In contrast, human controlled vehicles will be outliers, the risk carriers. One of these days, we will be banned from driving on our own roads.

The danger will come not from auto-piloted vehicles but from the holdouts, those drivers who for whatever reason rely on the faulty, flimsy wetware between their ears. What will be normative? Should manually operated vehicles be the ones to give way? Or should autopilot cars (with special running lights) be especially deferential to their inferior human counterparts?

Despite being something of an gear head, I can see his point. But because I am a gear head, I find it disturbing that in some not too distant future, driving will be a lost skill. While that might seem an extreme conclusion, remember this: what was once taken for granted has already nearly vanished -- virtually no one under the age of 30 can drive a three pedaled car. That's a reduction of almost 100% within a couple generations.

Why? Because essentially no one among that group that makes almost all car buying decisions — women — enjoys telling the transmission what to do (full disclosure, both my cars are manuals). Similarly, hardly anyone views driving as any less a chore than vacuuming.

So we will, a few atavistic double-declutching stick rowers notwithstanding, happily cede the right of way to our digital overlords.

Left unanswered, though, is something of a conceptual problem. Granting that autonomously operated vehicles are the future, how do we get there from here?

There are two problems Mr. Neil doesn't address. First, AI should be re-branded as IDS: impenetrable digital stupidity. Despite decades of effort, as good as all things digital are at computation, they are completely sucktastic at learning.

That means ADSs are relying essentially on two things: vehicle positions and pre-programmed rules.

It is that last thing that is a bother. In driving, we know all sorts of "rules" — traffic rules, for instance. However, if asked how we drive, we couldn't fully articulate the process, because the are far more things we know about driving than we know we know (including how to juggle competing rules), and would even have a hard time articulating much of what we know we know.

Now, in the two dimensional driving space, perhaps that can be overcome to a sufficient degree. But then we get to another pothole: driver out-of-the-loop. This has been a perplexing problem as aircraft have become increasingly automated, to the point where (IMHO) most incidents and accidents are caused at least in part by pilot out-of-the-loop (e.g., AF447).

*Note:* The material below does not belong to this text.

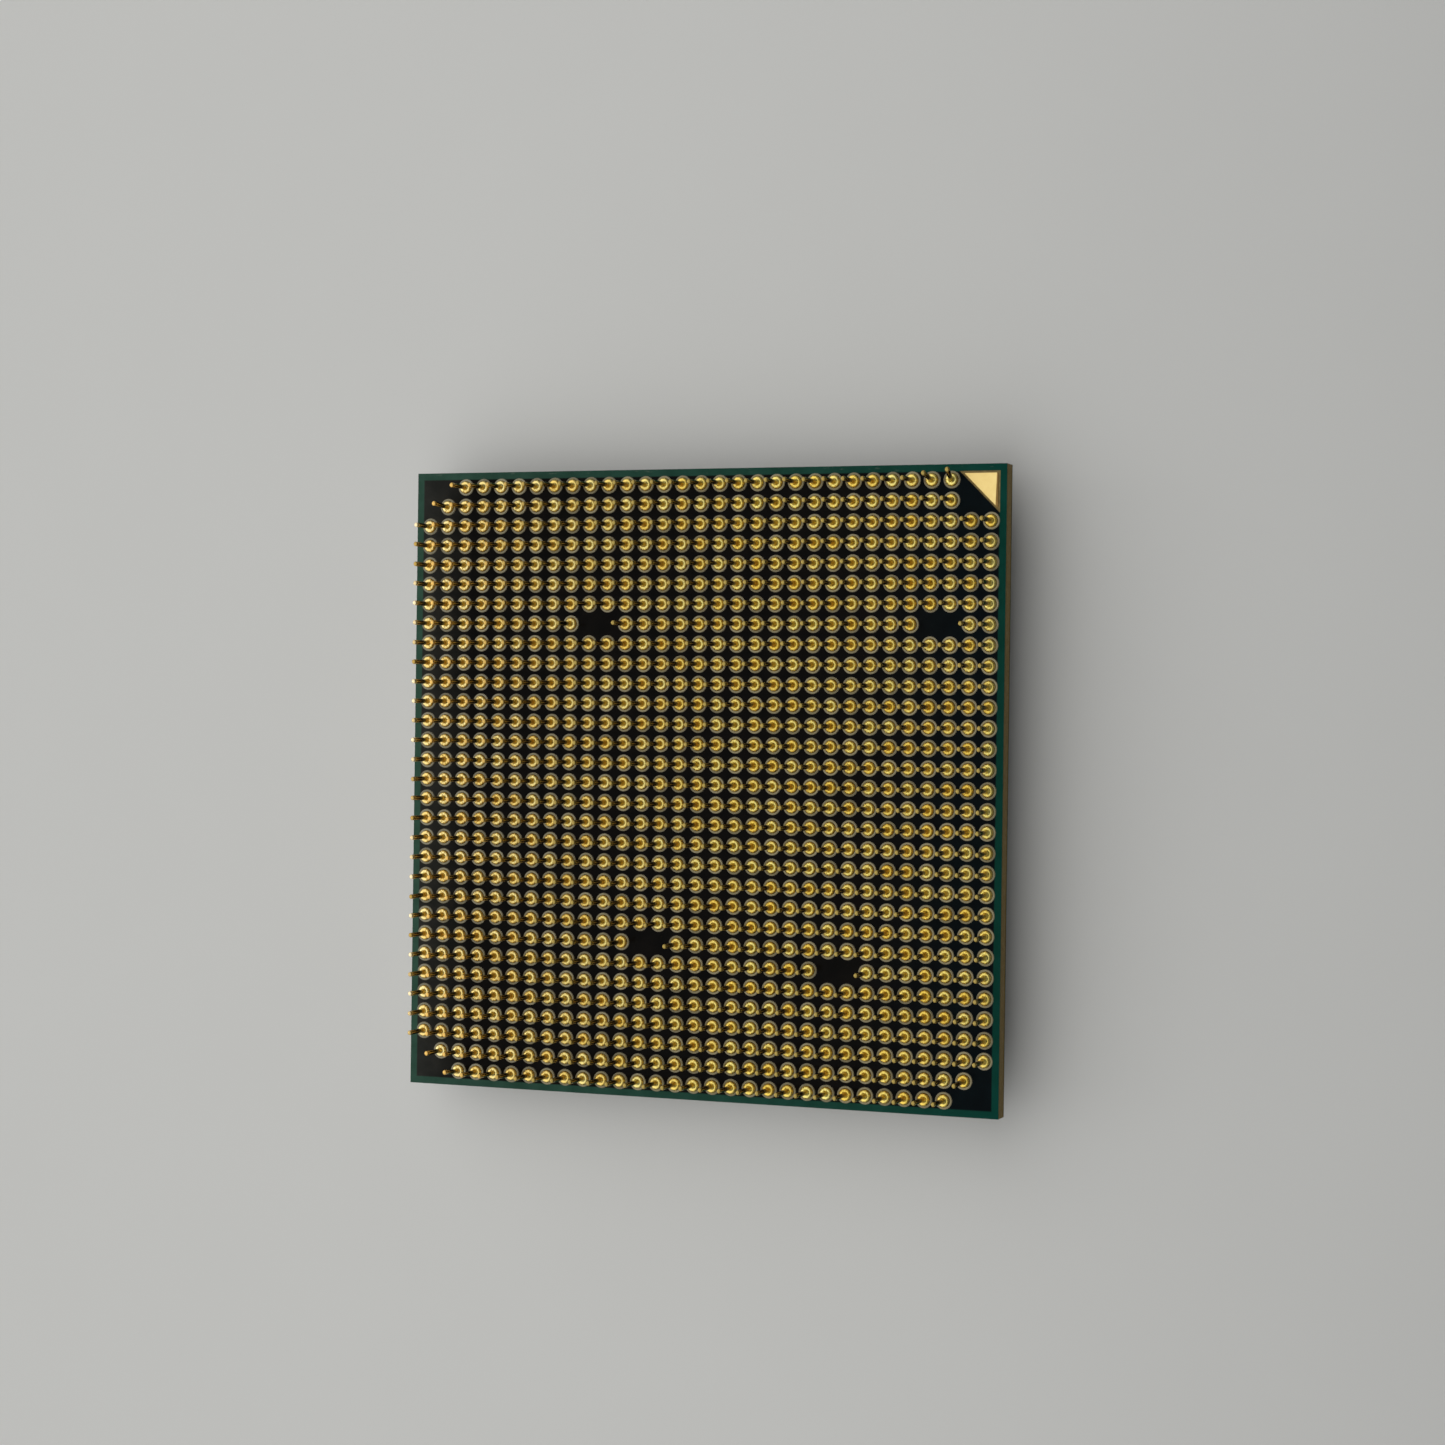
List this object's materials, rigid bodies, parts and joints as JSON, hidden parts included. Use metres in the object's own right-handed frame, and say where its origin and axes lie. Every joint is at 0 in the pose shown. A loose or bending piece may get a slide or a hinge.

How can ADSs deal with unforeseen events outside their rule space, or when, for whatever reason, a car goes "off the reservation"? Obviously, by handing the controls back to the driver. Who may well be reading a book, or asleep, or …

So, I agree with Mr. Neil that ADSs will happen, but I doubt they will predominate in my lifetime, because these things only know what they have been told, which is less than what we need to tell them, and they are, and will remain, completely incapable of learning.

Some side notes:

I think fully APSs (autonomous piloting systems) are much further off. Operating in three dimensions is several orders of magnitude more difficult than driving, which means the problem of unknown knowns is worse. Further, going off the reservation will be both more likely, and consequential.

A couple personal examples. Very shorty after takeoff a couple years ago, the autothrust system pulled the power to idle without any warnings. Last year, on getting tight vectors to final, the flight management system turned the wrong way to intercept the instrument approach course. Absent in the loop pilots both those examples would have turned out very badly .

Another issue is complexity. The flight manuals for airplanes with flight management systems are roughly three times as heavy as for those who rely upon time honored, well worn, hand-tooled flying skills. That's one thing for pilots who are on the recieving end of extensive and expensive training. But what about those for whom having an iPhone in hand is to flirt with apoplexy (yes, TOSWIPIAW, I am looking at you)?